Power with vs. power over
Ego-driven power struggles disrupt team communication.
The Marshmallow Design Challenge, created by Peter Skillman, can help us understand this dynamic.
The experiment gives teams of four, 20 pieces of spaghetti, a meter of tape, some string, and 18 minutes to build the highest structure that will support a marshmallow.
After doing this for five years, Skillman has discovered a few things about the ways teams communicate.
First, working in parallel produces better ideas than teams working in isolation.
Secondly, “You never get more unless you ask, and adults accept the rules as sacrosanct.”
Finally, kindergartners consistently achieve the highest score of any group ever tested, including engineers and CEOs.
Why?
It may be the same reason that business school students are the lowest-scoring group.
The answer has nothing to do with design skills, leadership skills, or creativity skills.

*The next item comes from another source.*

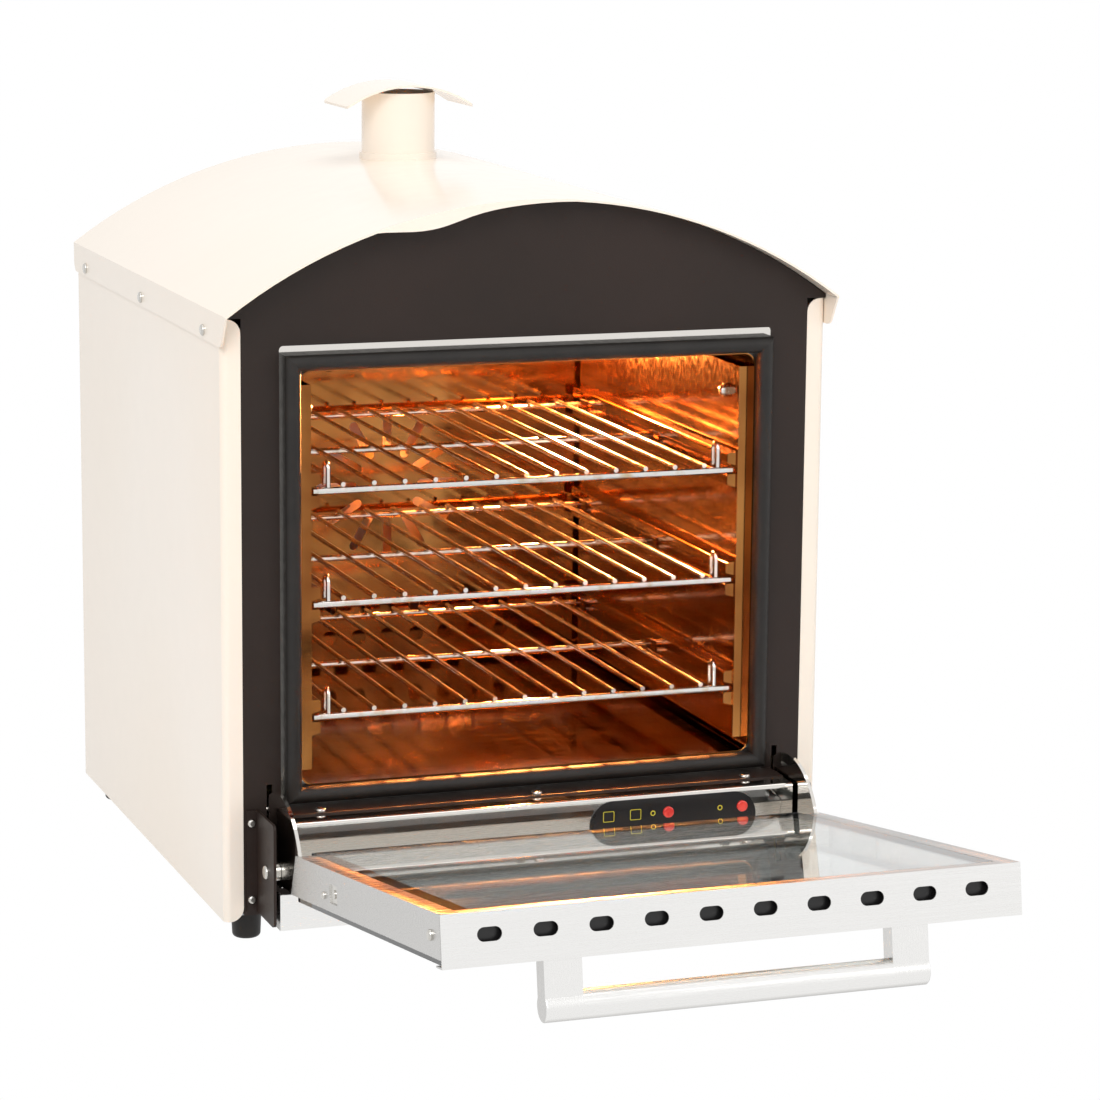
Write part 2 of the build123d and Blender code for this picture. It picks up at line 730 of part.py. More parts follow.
def door_gasket():
    """Four mitred lengths of the profile, moulded together at the corners."""
    low = cavity_floor_z - gasket_gap - gasket_width
    high = cavity_roof_z + gasket_gap + gasket_width
    middle = (low + high) / 2
    rise = (high - low) / 2
    mitre = gasket_width + gasket_gap
    cut_front, cut_depth = -2 * gasket_proud, 4 * gasket_proud
    upright = extrude(Pos(0, 0, low) * gasket_section(), high - low)
    wedge = make_face(Polyline((-gasket_outer, low), (mitre - gasket_outer, low + mitre),
                               (mitre - gasket_outer, high - mitre), (-gasket_outer, high), close=True))
    upright = upright & facing_front(wedge, cut_front, cut_depth)
    turned = Rot(0, 90, 0) * extrude(
        Pos(gasket_outer - rise, 0, -gasket_outer) * gasket_section(), 2 * gasket_outer)
    turned = Pos(0, 0, middle) * turned
    lid = make_face(Polyline((-gasket_outer, high), (gasket_outer, high),
                             (gasket_outer - mitre, high - mitre), (mitre - gasket_outer, high - mitre),
                             close=True))
    turned = turned & facing_front(lid, cut_front, cut_depth)
    lower = Pos(0, 0, 2 * middle) * mirror(turned, Plane.XY)
    return upright + mirrored(upright) + turned + lower


def shelf_runner():
    """Left runner panel: folded to the wall at both ends, two ribs for each rack."""
    face = -runner_face
    back = face - runner_sheet
    y0, y1 = runner_front, runner_end
    sheet = block(back, face, y0, y1, runner_bottom, runner_top)
    sheet += block(-cavity_half, face, y0, y0 + runner_sheet, runner_bottom, runner_top)
    sheet += block(-cavity_half, face, y1 - runner_sheet, y1, runner_bottom, runner_top)
    for level in rack_levels:
        seat = level - rack_bar / 2 - lay_gap
        for low in (seat - rib_height, seat + rib_pair_gap):
            rib = make_face(Polyline((face - rib_root, low - rib_slope), (face + rib_proud, low + rib_slope),
                                     (face + rib_proud, low + rib_height),
                                     (face - rib_root, low + rib_height), close=True))
            rib = fillet(rib.vertices().group_by(Axis.X)[-1], rib_round)
            sheet += facing_front(rib, y0 + rib_end, y1 - y0 - 2 * rib_end)
    for y in nut_rows():
        z = runner_top - nut_inset_z
        sheet -= rod((back - 1, y, z), (face + 1, y, z), nut_stud + screw_gap)
    return sheet


def nut_rows():
    """Distances of the dome nuts behind the fascia plane."""
    return (runner_front + nut_inset_y, runner_end - nut_inset_y)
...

It has everything to do with the way they communicate.
Skillman says:
Kindergartners don’t waste time in status transactions. There’s no discussion about who will be the leader. They just jump in and do it, and
They don't sit around talking about the problem. Many business school student teams end up with a score of zero. Not because they’re not smart, but because they couldn’t cooperate.
One of the lessons Skillman takes away is that children “experience the thing directly.”
Without their egos getting in the way, kindergartners are able to achieve more by using power with, rather than power over.